> Short problem
Extract every line below, verbatim.

-- Supplied data start --

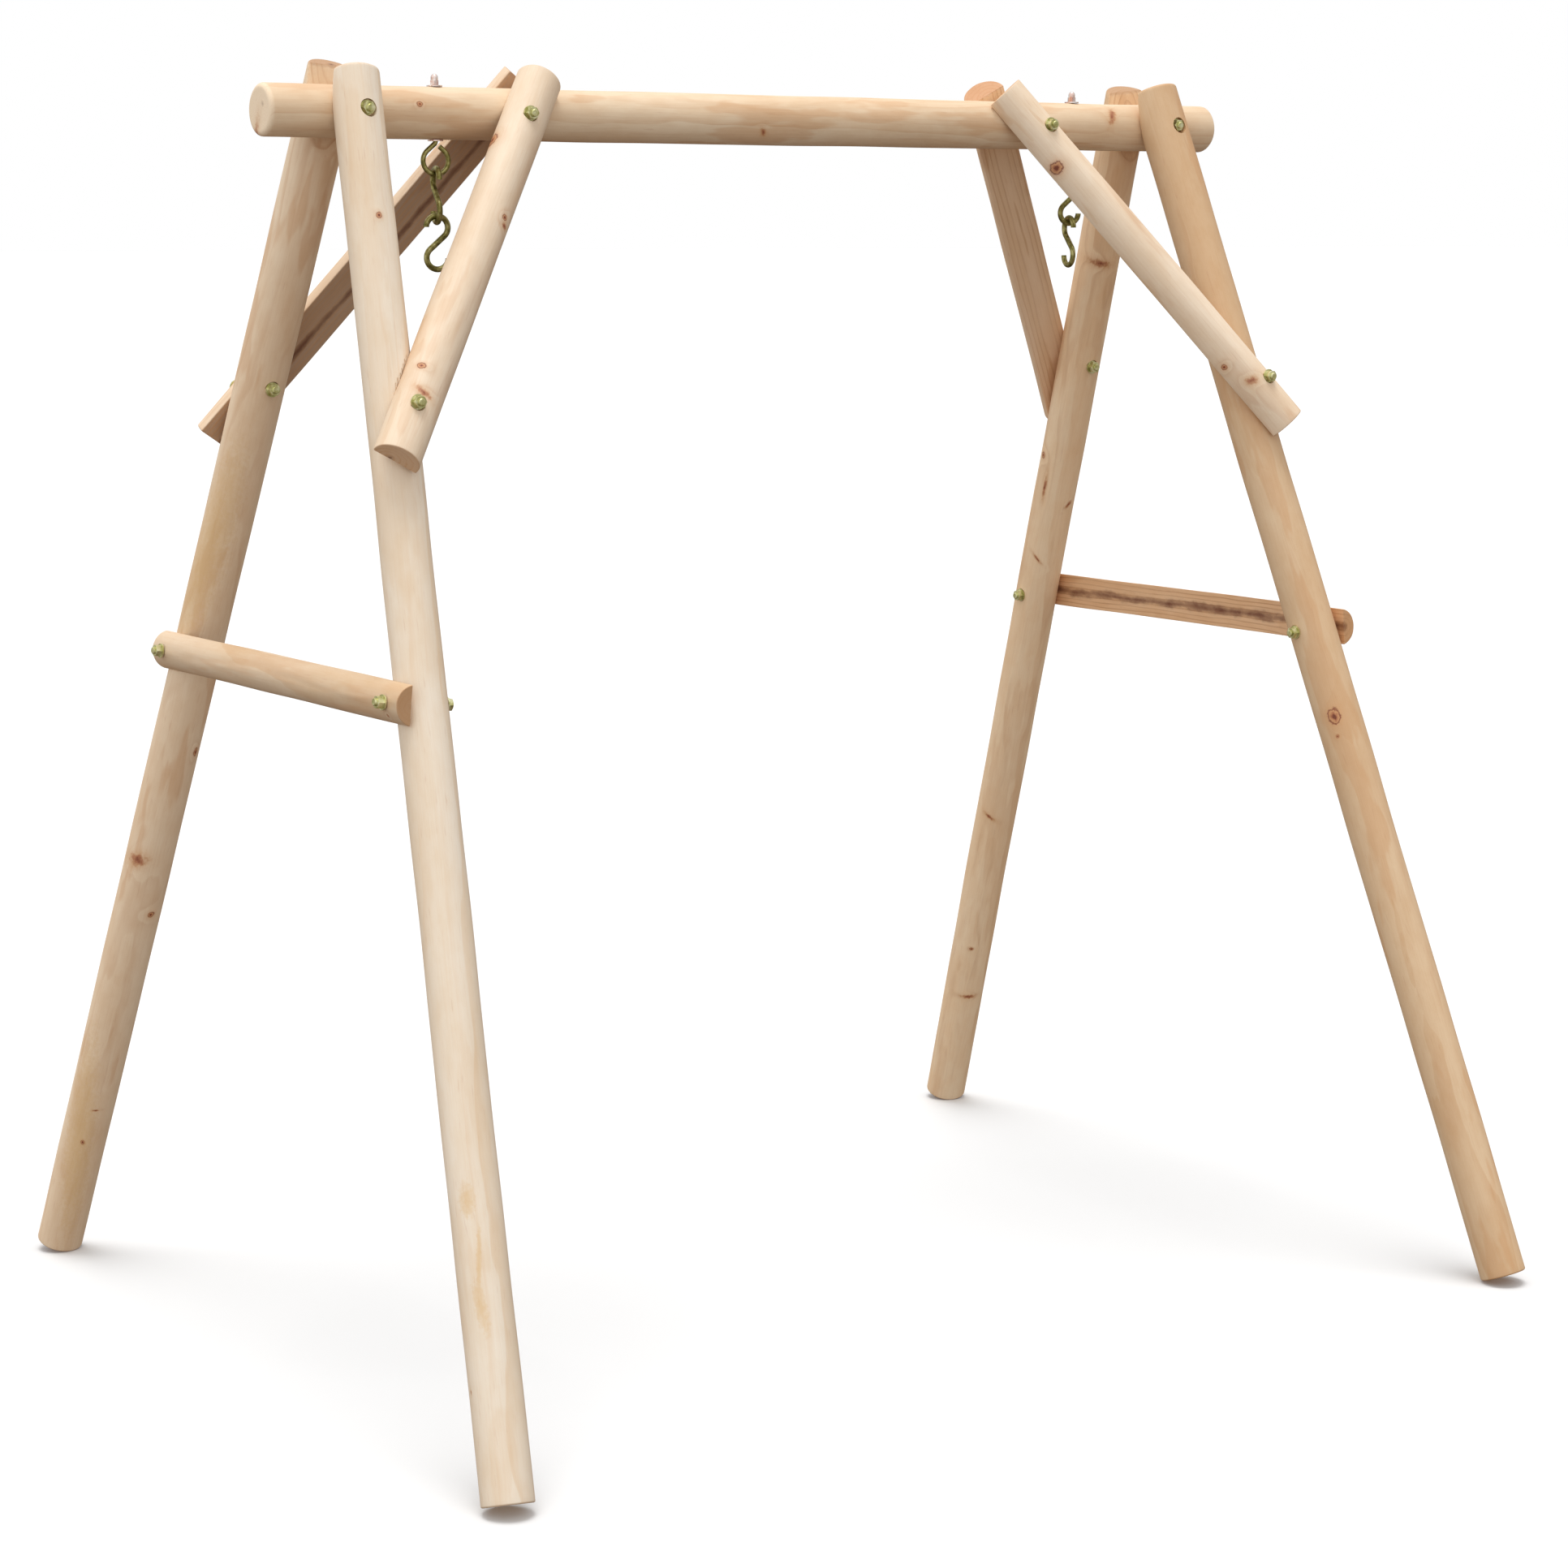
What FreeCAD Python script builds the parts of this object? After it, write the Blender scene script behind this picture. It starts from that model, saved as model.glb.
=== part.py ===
import FreeCAD, Part
import math
import os
from FreeCAD import Vector as V

os.makedirs("parts", exist_ok=True)

# ---- driving dimensions, mm; X right, Y back, Z up, floor at Z 0 ----
BEAM_R = 42.5            # peeled log, 85 mm thick
BEAM_LEN = 1925.0
BEAM_Z = 2025.0          # beam axis above the floor
BEAM_ROUND = 8.0         # rounded rim of the beam ends

LEG_X, LEG_Y = 821.0, 58.5          # leg axis at the height of the beam axis
FOOT_X, FOOT_Y, FOOT_Z = 1032.0, 825.0, 14.7   # centre of the square-cut foot
# name: side in X, side in Y, radius at the foot, radius at the top, length above the beam axis
LEGS = {
    "leg_front_left": (-1, -1, 41.7, 40.6, 63.0),
    "leg_rear_left": (-1, 1, 42.6, 43.0, 73.0),
    "leg_front_right": (1, -1, 42.0, 43.6, 68.0),
    "leg_rear_right": (1, 1, 42.5, 41.4, 68.0),
}
LEG_FLAT_Y = 41.0        # planed face that bears on the beam
LEG_FLAT_DROP = 72.0     # shoulder of that face below the beam axis
LEG_TOP_ROUND, LEG_FOOT_ROUND = 5.0, 3.0
LEG_BOLT_X, LEG_BOLT_DZ = 823.0, 3.0
LEG_RECESS_R, LEG_RECESS_Y = 14.0, 88.0   # counterbore and its floor
LEG_SEAT_HALF = 46.5     # half width of the seat planed into the beam for a leg

BRACES = {
    "brace_front_left": (-1, -1), "brace_front_right": (1, -1),
    "brace_rear_left": (-1, 1), "brace_rear_right": (1, 1),
}
BRACE_R = 39.0           # radius of the half log
BRACE_C = 5.0            # log centre in front of the flat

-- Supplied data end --

> Written answer
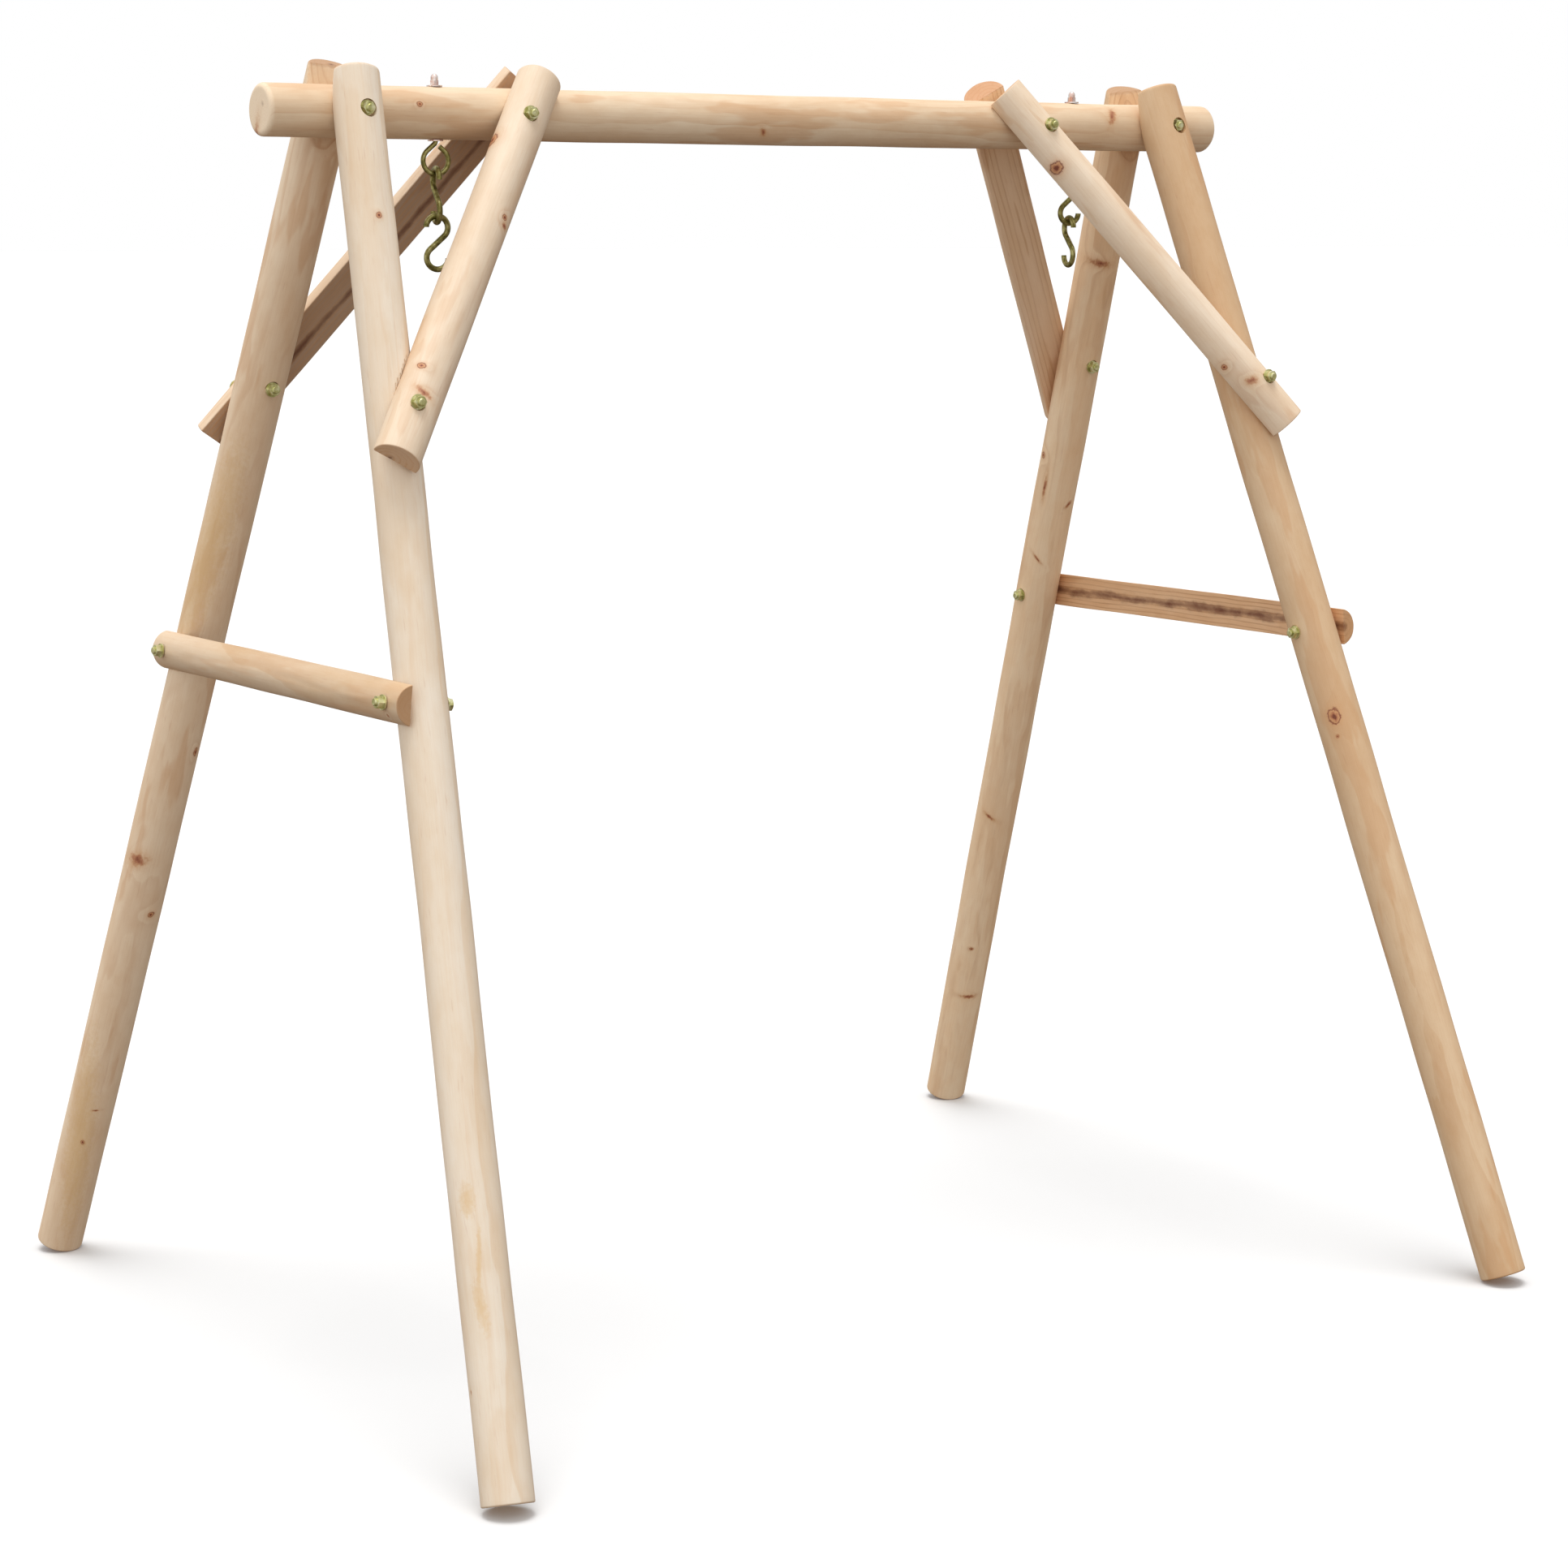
What FreeCAD Python script builds the parts of this object? After it, write the Blender scene script behind this picture. It starts from that model, saved as model.glb.
=== part.py ===
import FreeCAD, Part
import math
import os
from FreeCAD import Vector as V

os.makedirs("parts", exist_ok=True)

# ---- driving dimensions, mm; X right, Y back, Z up, floor at Z 0 ----
BEAM_R = 42.5            # peeled log, 85 mm thick
BEAM_LEN = 1925.0
BEAM_Z = 2025.0          # beam axis above the floor
BEAM_ROUND = 8.0         # rounded rim of the beam ends

LEG_X, LEG_Y = 821.0, 58.5          # leg axis at the height of the beam axis
FOOT_X, FOOT_Y, FOOT_Z = 1032.0, 825.0, 14.7   # centre of the square-cut foot
# name: side in X, side in Y, radius at the foot, radius at the top, length above the beam axis
LEGS = {
    "leg_front_left": (-1, -1, 41.7, 40.6, 63.0),
    "leg_rear_left": (-1, 1, 42.6, 43.0, 73.0),
    "leg_front_right": (1, -1, 42.0, 43.6, 68.0),
    "leg_rear_right": (1, 1, 42.5, 41.4, 68.0),
}
LEG_FLAT_Y = 41.0        # planed face that bears on the beam
LEG_FLAT_DROP = 72.0     # shoulder of that face below the beam axis
LEG_TOP_ROUND, LEG_FOOT_ROUND = 5.0, 3.0
LEG_BOLT_X, LEG_BOLT_DZ = 823.0, 3.0
LEG_RECESS_R, LEG_RECESS_Y = 14.0, 88.0   # counterbore and its floor
LEG_SEAT_HALF = 46.5     # half width of the seat planed into the beam for a leg

BRACES = {
    "brace_front_left": (-1, -1), "brace_front_right": (1, -1),
    "brace_rear_left": (-1, 1), "brace_rear_right": (1, 1),
}
BRACE_R = 39.0           # radius of the half log
BRACE_C = 5.0            # log centre in front of the flat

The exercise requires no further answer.